Patterns tend to appear across multiple time frames because they reflect recurring interactions between buyers and sellers. This fractal characteristic allows traders to align shorter‑term tactics with longer‑term context. For example, a trader may identify an overall uptrend on the daily chart and then use intraday pullbacks to refine entry levels.
This adaptability enables diverse participation. Institutions with long holding periods and individuals engaging in short‑term speculation both rely on similar structural concepts, though execution parameters differ.
Risk Management and Probability Assessment
No analytical methodology eliminates uncertainty. Technical analysis contributes by defining measurable parameters around which probability can be evaluated. Instead of forecasting precise outcomes, traders define scenarios.
If price remains above a particular support level, a bullish scenario may remain valid. If price falls below it, the probability of continuation declines. This conditional reasoning encourages disciplined planning.
Position sizing reflects the distance between entry and invalidation. A narrower stop implies smaller risk in absolute terms if size is adjusted appropriately. Reward‑to‑risk ratios are assessed based on historical movement patterns and structural targets.
Professional trading environments emphasize aggregate performance across many trades. Individual outcomes vary, but adherence to probabilistic edges and consistent risk parameters seeks to produce stable long‑term expectancy.
Interaction with Macroeconomic Analysis
Technical analysis is often integrated with macroeconomic assessment rather than treated as a replacement. Monetary policy decisions, inflation trajectories, fiscal expansion, and geopolitical stability all influence currency values. However, price action frequently incorporates expectations before official data is released.

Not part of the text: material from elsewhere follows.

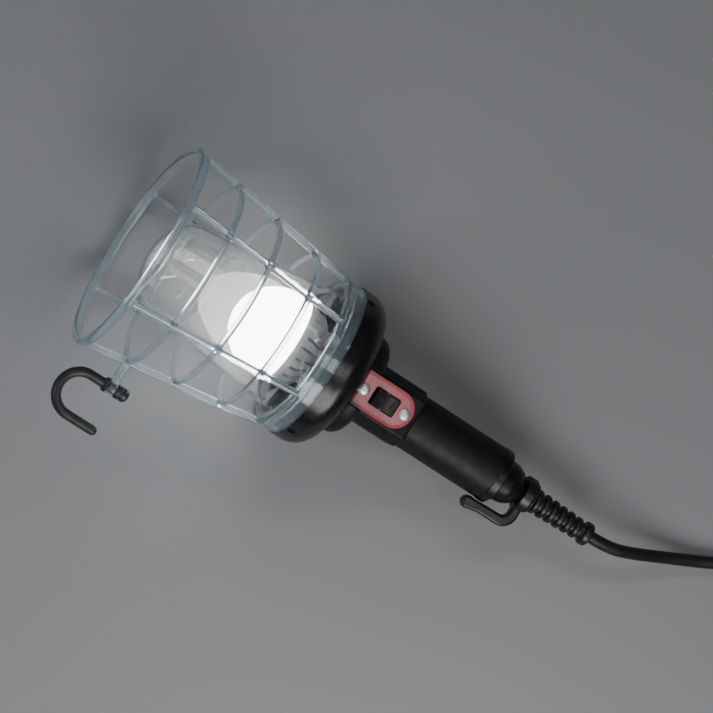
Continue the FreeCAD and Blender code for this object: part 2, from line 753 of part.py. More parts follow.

The market’s reaction to news can carry more information than the data itself. A currency that fails to strengthen following positive economic releases may be reflecting underlying positioning saturation. Divergences between narrative and price performance often signal shifting sentiment.
By monitoring chart structure during and after major announcements, traders observe how liquidity responds. Breaks of consolidation following policy statements may establish new directional bias, while rapid reversals may indicate rejection of initial interpretation.
Platforms that provide real‑time charting tools, liquidity access, and execution infrastructure support this integration of analysis and action. For example, traders seeking market access and analytical resources may utilize services such as online forex trading platforms that facilitate chart‑based strategy development alongside fundamental monitoring.
Algorithmic Participation and Technical Levels
The expansion of algorithmic trading has altered execution speed and liquidity distribution, yet it has not eliminated technical structures. Many automated systems rely explicitly on price‑derived inputs. Breakout detection, volatility contraction models, and mean reversion systems are commonly coded into algorithmic strategies.
As these systems operate at scale, clusters of orders frequently accumulate near widely observed price zones. Highs, lows, and round numbers may attract liquidity because traders place stops and pending orders there. When these concentrations are triggered, short‑term volatility may increase.
Rather than diminishing the importance of technical analysis, this environment often reinforces it. Traders who understand how liquidity aggregates around technical references can better anticipate potential expansions in volatility.
Limitations and Contextual Awareness
Despite its utility, technical analysis has constraints. Unexpected geopolitical developments, emergency central bank interventions, or abrupt regulatory changes can produce immediate price gaps or sharp movements that override established structures.
Indicators are derived from historical price data and therefore lag real‑time events to some degree. Excessive reliance on multiple indicators can produce conflicting interpretations without improving predictive value.
Effective application requires contextual awareness. Traders must consider scheduled economic events, liquidity conditions during different sessions, and broader risk sentiment. Technical signals evaluated in isolation from these factors may lose effectiveness.
Liquidity, Transparency, and Execution
The depth of the forex market generally supports precise implementation of technically defined strategies. Major currency pairs such as EUR/USD, USD/JPY, and GBP/USD tend to exhibit substantial liquidity under normal conditions. Narrow spreads and consistent order flow facilitate entry and exit at levels identified through analysis.
In less liquid currency pairs, technical levels may be more susceptible to slippage or abrupt spikes. Understanding liquidity variations across sessions assists in calibrating expectations.
Because the market lacks a single centralized exchange, data feeds may vary slightly between providers. Nevertheless, broad structural patterns typically remain aligned across reputable platforms, ensuring that technical observations hold general relevance.
Durability in Evolving Markets
Financial markets evolve through technological development, regulatory adjustments, and shifting participant composition. However, currencies continue to respond to differential economic performance and changes in capital allocation. As long as exchange rates fluctuate through the interaction of supply and demand, the study of price behavior retains relevance.
Specific strategies may require adaptation. Volatility regimes change, central banks revise communication policies, and global capital mobility shifts. Traders who periodically review performance metrics and recalibrate parameters sustain greater consistency.
Technical analysis functions as a methodology rather than a fixed formula. Its emphasis on observable price behavior allows it to evolve alongside market structure.
Conclusion
Technical analysis continues to hold a significant role in forex trading because it provides a structured framework for interpreting price in a decentralized, highly liquid environment. By focusing on patterns formed through supply and demand interactions, it translates collective behavior into measurable reference points.
Its value lies in organizing uncertainty. Through trend identification, support and resistance analysis, momentum assessment, and probabilistic risk management, traders develop systematic approaches to execution. When integrated with macroeconomic understanding and disciplined capital management, technical analysis remains a practical and adaptable methodology within the global foreign exchange market.